Agni goes after one of the narrowed down suspect who traps him inside a building. When darkness begins to ensue Agni’s condition worsens. With the flick’s lead character in jeopardy we get in to the interval block. Things cut loose and take a rapid flow in the second half as the suspect whom Agni was after gets caught effortlessly. And to everyone’s surprise Agni gets out of his phobia quite simply and involves himself actively in the case. The factor – how could a person with fear for darkness go after a killer that indisputably requires field work at night – which put us in a curious mode disappears in a blink of an eye and so is the rational grounds of the flick. The way Agni and Luna solve the murder is what makes the rest of the flick.

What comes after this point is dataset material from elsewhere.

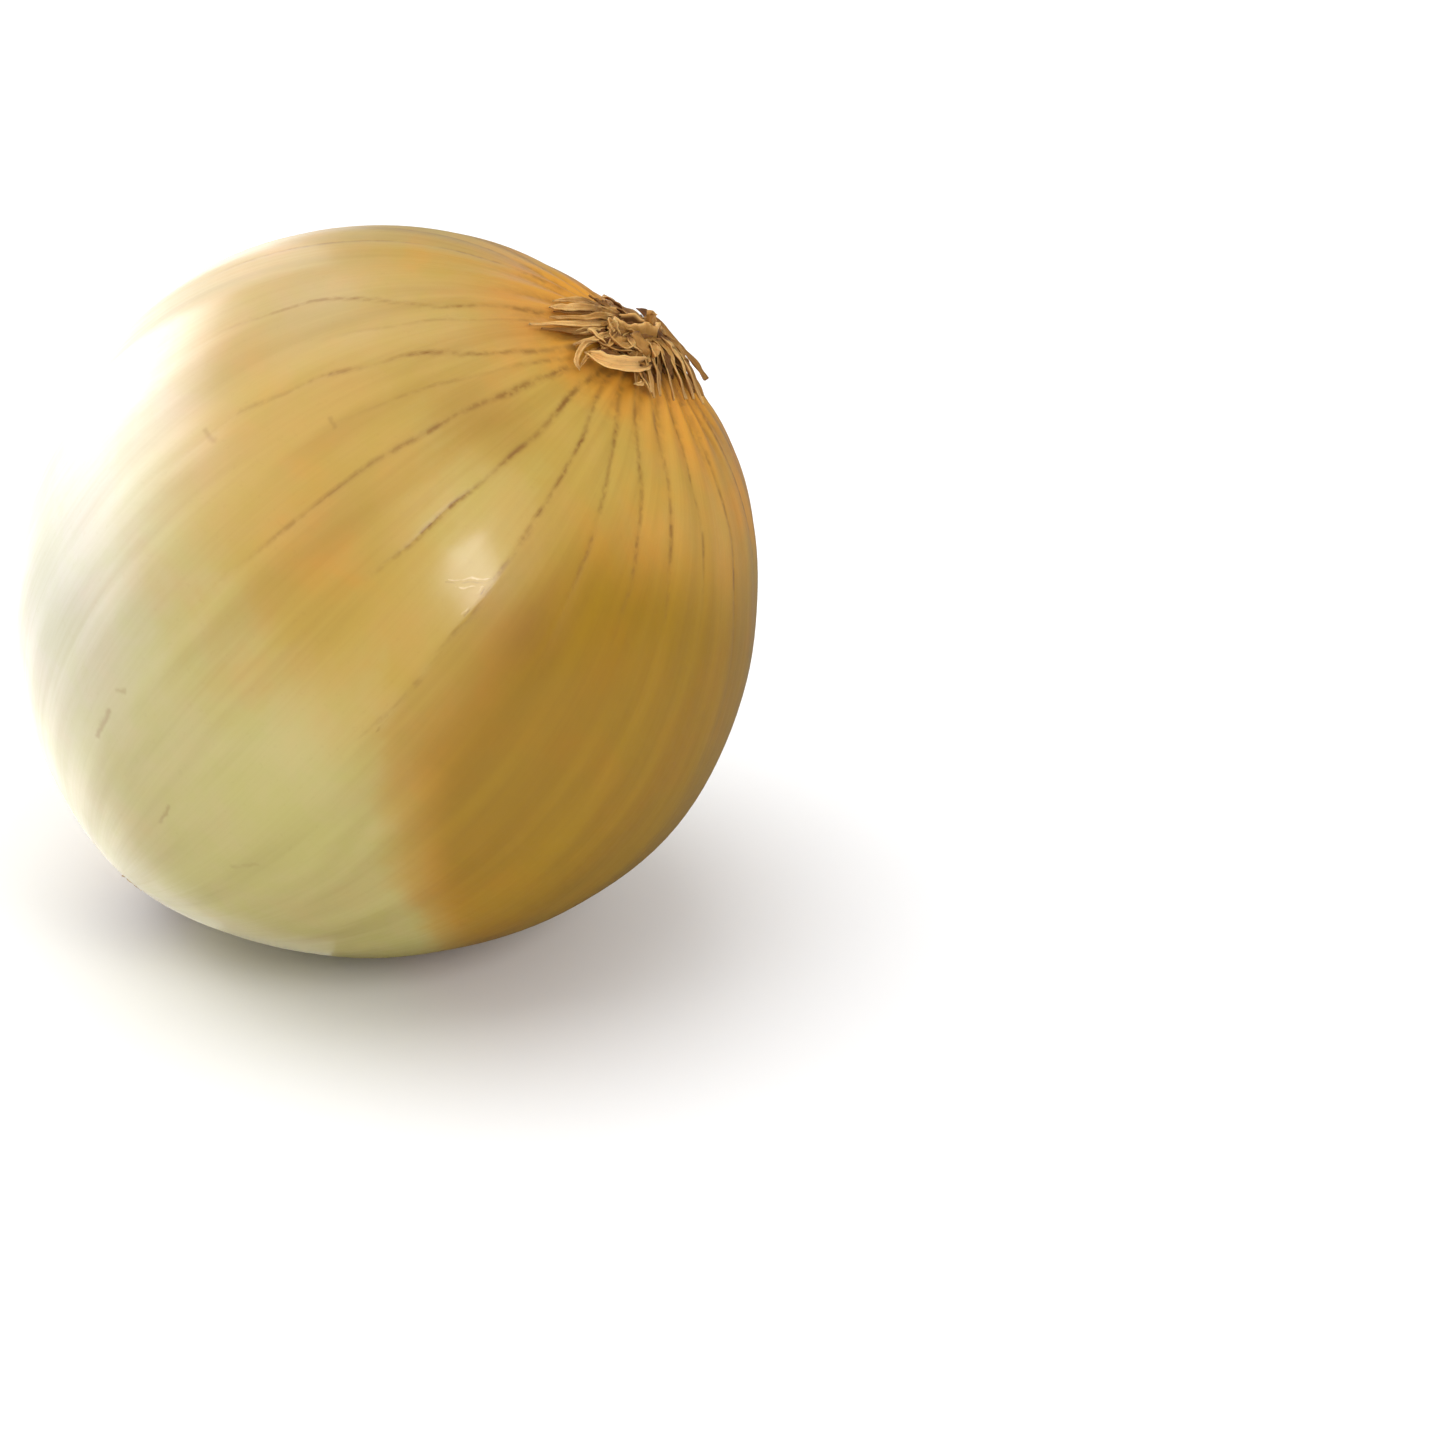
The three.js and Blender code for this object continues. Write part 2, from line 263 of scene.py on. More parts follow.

The director with a peculiar murder puzzle along with his interesting characterization of his lead character gets the attention of the audience from the word go and manages to hold their attention till the first half of the film. But he decides to go out of zone a little bit in the latter half and it is where he has involved in lazy writing. He shifts the narrative and his characters as he desires from the very ground he set. The investigative portions particularly where the lead characters interrogate the suspects are not well written and looks simply staged just to put Agni in an expect image. It is done so by degrading Luna’s ability to sense. Also, the justification that he tries to provide towards the end seems literally forced.

Actors Ram Arun Castro and Vishnu Priya Pillai are adequate in their performances but experienced actors would have added more strength to the drama. The rest of the cast has delivered what was asked of them.

On the technical front, while musician Ronnie Raphel has added strength to the flick with his background score. Cinematographer T. S. Krishna Sekhar frames’ has just filmed the visuals plainly with no life. Perhaps, decent Cinematography and star cast could have helped a bit in upping the standards of the entertainer.

Director Pavel Navageethan took on a new element to craft his plot with interesting ideas and set his potential flow right. But he himself has defied the very own flow that he set which has resulted in him ending up making a pretty ordinary investigative thriller. For instance, the director’s decision to go without songs, the much necessary commercial element of Tamil cinema should have helped in speeding up the narrative but contrastingly he fills up unnecessary scenes to kill the time he saved. Film makers of Tamil cinema must allow themselves to leave the film as such to its natural flow irrespective of the length of the film if forced addition or deletion of scenes to lengthen or shorten the flick would affect its essence.

On the whole, V1 Murder case is a film with interesting elements which the story teller himself has snubbed with his careless work.